RECORDS SUPPLIED:
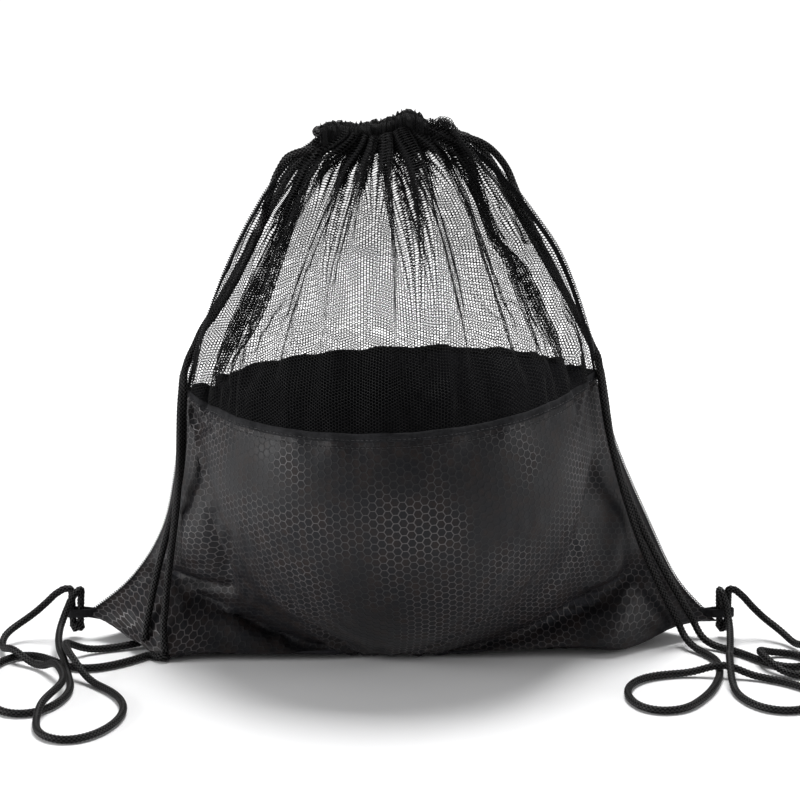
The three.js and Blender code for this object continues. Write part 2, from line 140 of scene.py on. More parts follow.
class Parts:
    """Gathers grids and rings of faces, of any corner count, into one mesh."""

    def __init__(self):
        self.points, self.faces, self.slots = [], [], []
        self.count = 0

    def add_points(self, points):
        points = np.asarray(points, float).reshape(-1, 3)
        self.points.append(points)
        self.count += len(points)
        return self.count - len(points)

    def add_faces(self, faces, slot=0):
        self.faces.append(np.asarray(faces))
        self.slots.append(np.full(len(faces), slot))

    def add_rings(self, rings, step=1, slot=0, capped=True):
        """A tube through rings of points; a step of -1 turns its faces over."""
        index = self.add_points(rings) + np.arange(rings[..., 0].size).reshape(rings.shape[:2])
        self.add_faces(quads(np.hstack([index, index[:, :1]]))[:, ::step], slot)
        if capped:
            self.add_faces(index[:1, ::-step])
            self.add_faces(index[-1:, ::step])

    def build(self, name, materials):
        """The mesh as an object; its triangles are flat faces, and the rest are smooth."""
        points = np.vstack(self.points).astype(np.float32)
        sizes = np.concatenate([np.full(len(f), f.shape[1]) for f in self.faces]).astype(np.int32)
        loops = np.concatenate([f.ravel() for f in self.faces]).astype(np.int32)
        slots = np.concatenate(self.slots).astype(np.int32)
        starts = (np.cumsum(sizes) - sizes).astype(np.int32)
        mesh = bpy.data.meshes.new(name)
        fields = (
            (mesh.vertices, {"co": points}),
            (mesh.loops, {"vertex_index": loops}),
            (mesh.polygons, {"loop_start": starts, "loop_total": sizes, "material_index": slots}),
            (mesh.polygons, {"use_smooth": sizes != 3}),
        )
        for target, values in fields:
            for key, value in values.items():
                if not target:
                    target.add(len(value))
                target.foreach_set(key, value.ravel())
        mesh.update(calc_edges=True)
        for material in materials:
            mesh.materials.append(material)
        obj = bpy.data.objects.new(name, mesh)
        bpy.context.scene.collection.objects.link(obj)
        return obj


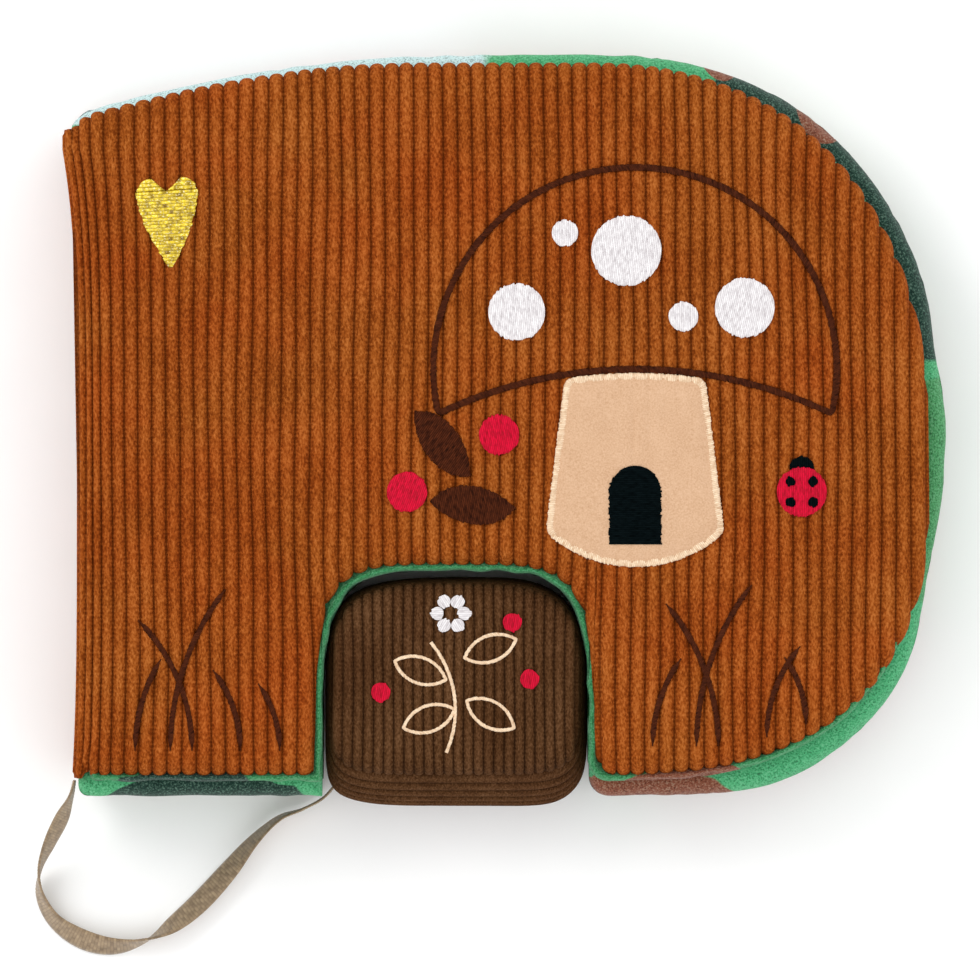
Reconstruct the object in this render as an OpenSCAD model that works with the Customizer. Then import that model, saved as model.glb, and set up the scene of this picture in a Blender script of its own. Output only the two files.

WHAT THE EXERCISE ASKS:
Each record above should be repeated exactly as it appears.

EXERCISE ANSWER:
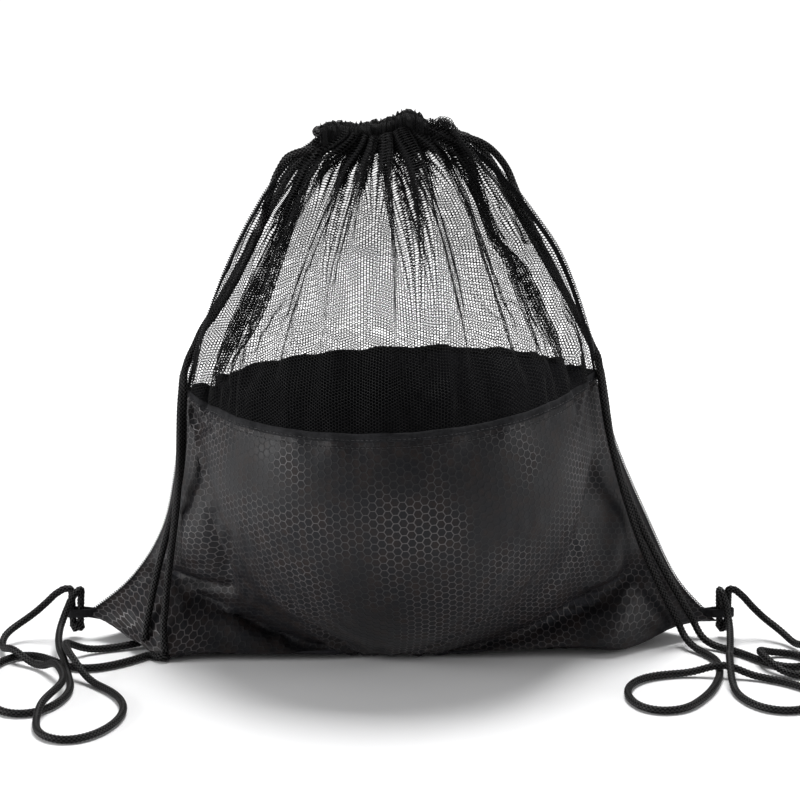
The three.js and Blender code for this object continues. Write part 2, from line 140 of scene.py on. More parts follow.
class Parts:
    """Gathers grids and rings of faces, of any corner count, into one mesh."""

    def __init__(self):
        self.points, self.faces, self.slots = [], [], []
        self.count = 0

    def add_points(self, points):
        points = np.asarray(points, float).reshape(-1, 3)
        self.points.append(points)
        self.count += len(points)
        return self.count - len(points)

    def add_faces(self, faces, slot=0):
        self.faces.append(np.asarray(faces))
        self.slots.append(np.full(len(faces), slot))

    def add_rings(self, rings, step=1, slot=0, capped=True):
        """A tube through rings of points; a step of -1 turns its faces over."""
        index = self.add_points(rings) + np.arange(rings[..., 0].size).reshape(rings.shape[:2])
        self.add_faces(quads(np.hstack([index, index[:, :1]]))[:, ::step], slot)
        if capped:
            self.add_faces(index[:1, ::-step])
            self.add_faces(index[-1:, ::step])

    def build(self, name, materials):
        """The mesh as an object; its triangles are flat faces, and the rest are smooth."""
        points = np.vstack(self.points).astype(np.float32)
        sizes = np.concatenate([np.full(len(f), f.shape[1]) for f in self.faces]).astype(np.int32)
        loops = np.concatenate([f.ravel() for f in self.faces]).astype(np.int32)
        slots = np.concatenate(self.slots).astype(np.int32)
        starts = (np.cumsum(sizes) - sizes).astype(np.int32)
        mesh = bpy.data.meshes.new(name)
        fields = (
            (mesh.vertices, {"co": points}),
            (mesh.loops, {"vertex_index": loops}),
            (mesh.polygons, {"loop_start": starts, "loop_total": sizes, "material_index": slots}),
            (mesh.polygons, {"use_smooth": sizes != 3}),
        )
        for target, values in fields:
            for key, value in values.items():
                if not target:
                    target.add(len(value))
                target.foreach_set(key, value.ravel())
        mesh.update(calc_edges=True)
        for material in materials:
            mesh.materials.append(material)
        obj = bpy.data.objects.new(name, mesh)
        bpy.context.scene.collection.objects.link(obj)
        return obj


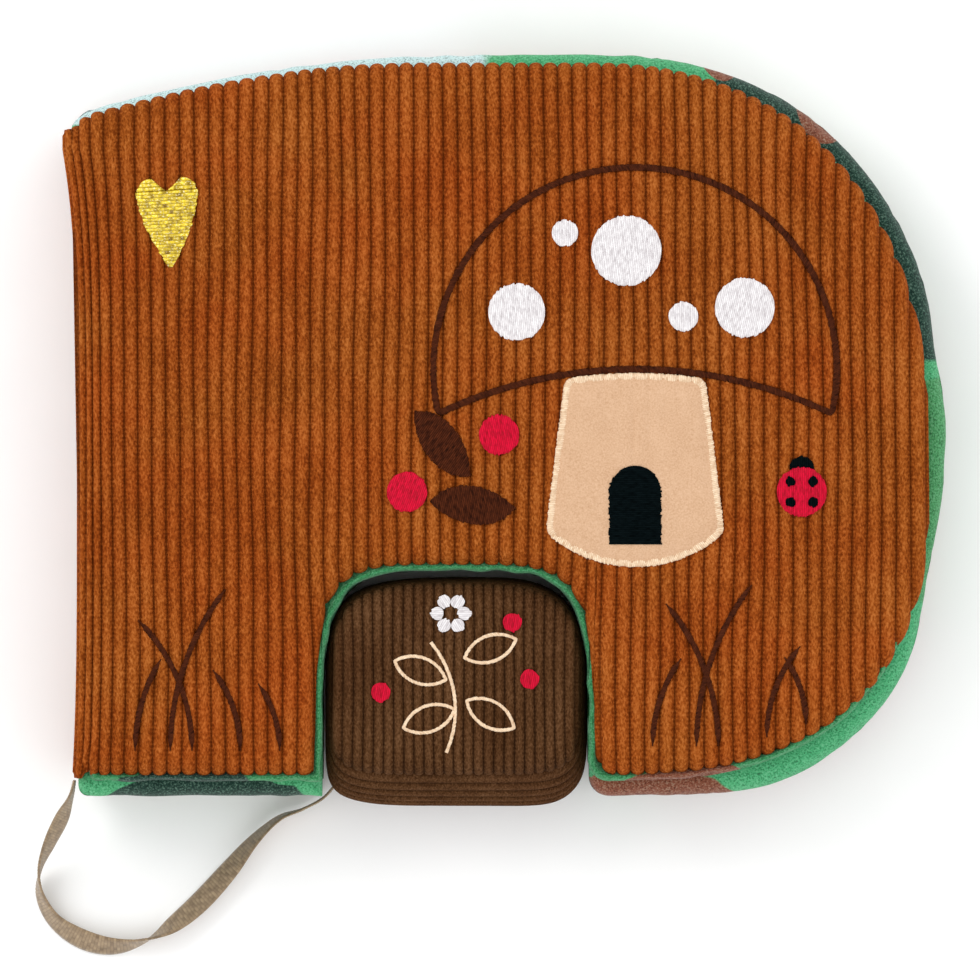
Reconstruct the object in this render as an OpenSCAD model that works with the Customizer. Then import that model, saved as model.glb, and set up the scene of this picture in a Blender script of its own. Output only the two files.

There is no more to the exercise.